What, then, is it that is asked, and why is it demanded? It is asked that elementary schools shall be freed from fees, and entirely supported out of the public funds, local and imperial; that advanced and technical education shall be made cheap and accessible, in order that those who want to progress can do so with as few hindrances as possible; and that all schools supported by public money shall be placed under popular control, and the schoolrooms, out of educational hours, made available for public use.

These things are demanded because by the present arrangements the progress of compulsion is hampered, the deserving and independent poor are inequitably dealt with, and the cost of collecting the fees is out of all proportion to their value when received.

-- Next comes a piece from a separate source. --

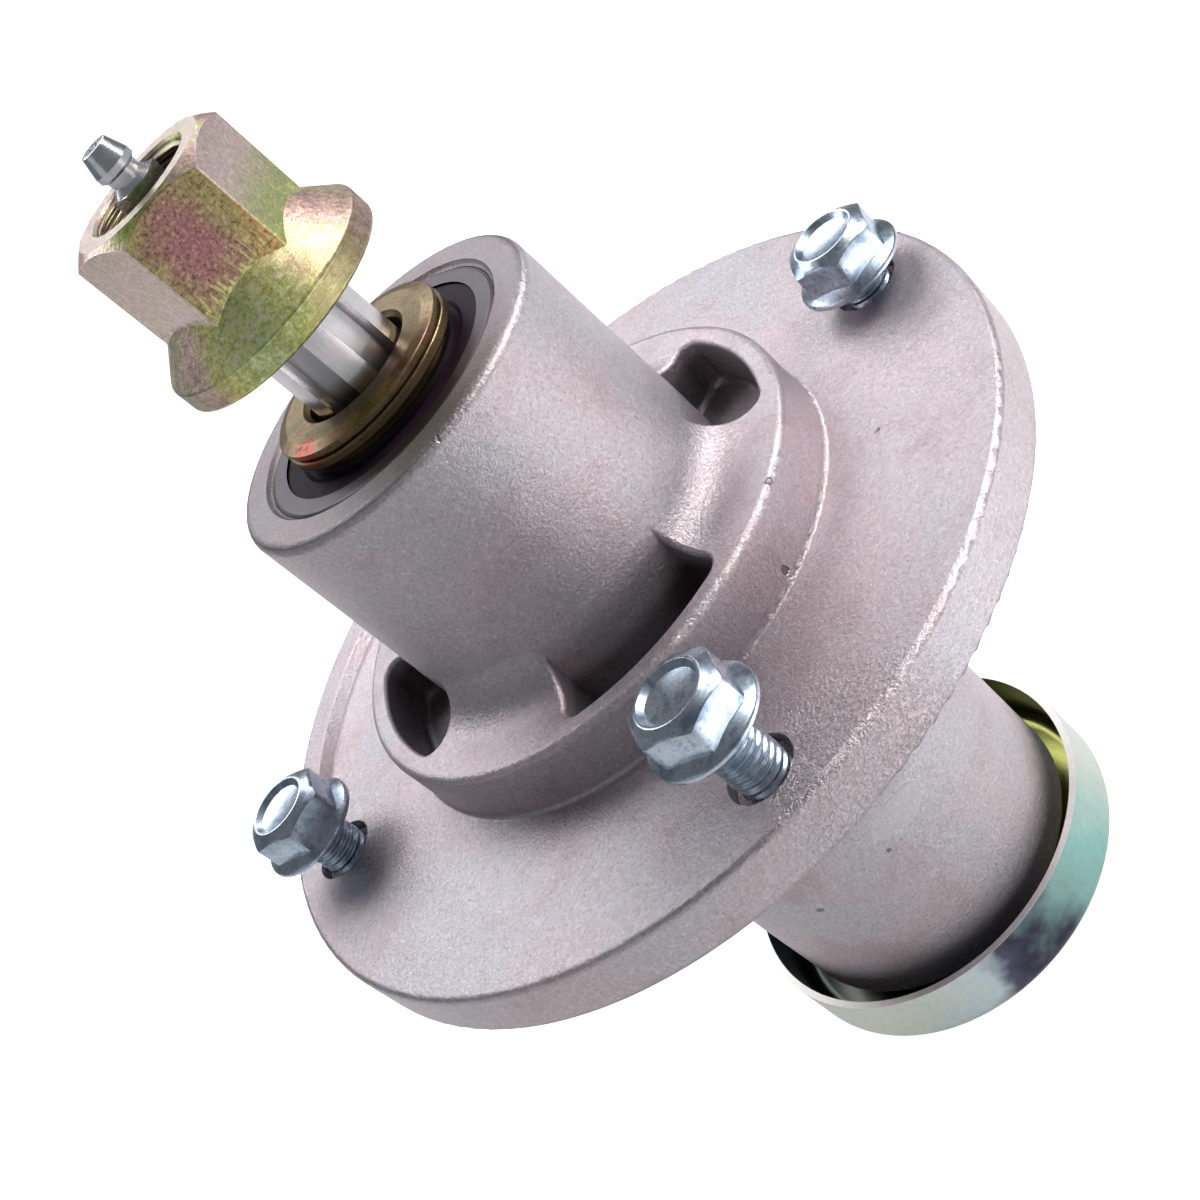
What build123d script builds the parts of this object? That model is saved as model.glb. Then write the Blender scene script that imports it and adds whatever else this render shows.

Already the public pay three-quarters of the cost of elementary education, and they do it for the benefit of the community; if payment of the remaining quarter would increase the efficiency of the system, even only to a corresponding degree, it would be worth making. “Vested interests” might object; but the national welfare must override them, though there is no intention of dealing with them otherwise than fairly. Due allowance would be made for the subscriptions which have been raised towards the erection and support of the voluntary schools; but the nation has rights as well as individuals, and, in considering any compensation which may be demanded by the managers of such institutions, if free education be adopted, the public money which has been expended upon them must be taken into account equally with the private.

This much is certain: although England will not be able to hold her own simply with “the three R’s,” and advanced and technical education should, therefore, be widely spread, it is our duty to make “the three R’s” as widely known as we can. It is not a question of principle, but of policy. Opposition to any education at all for the masses has disappeared; the State and the parish already pay most of the cost; if the system can be made more perfect by the abolition of fees, fees will have to be abolished.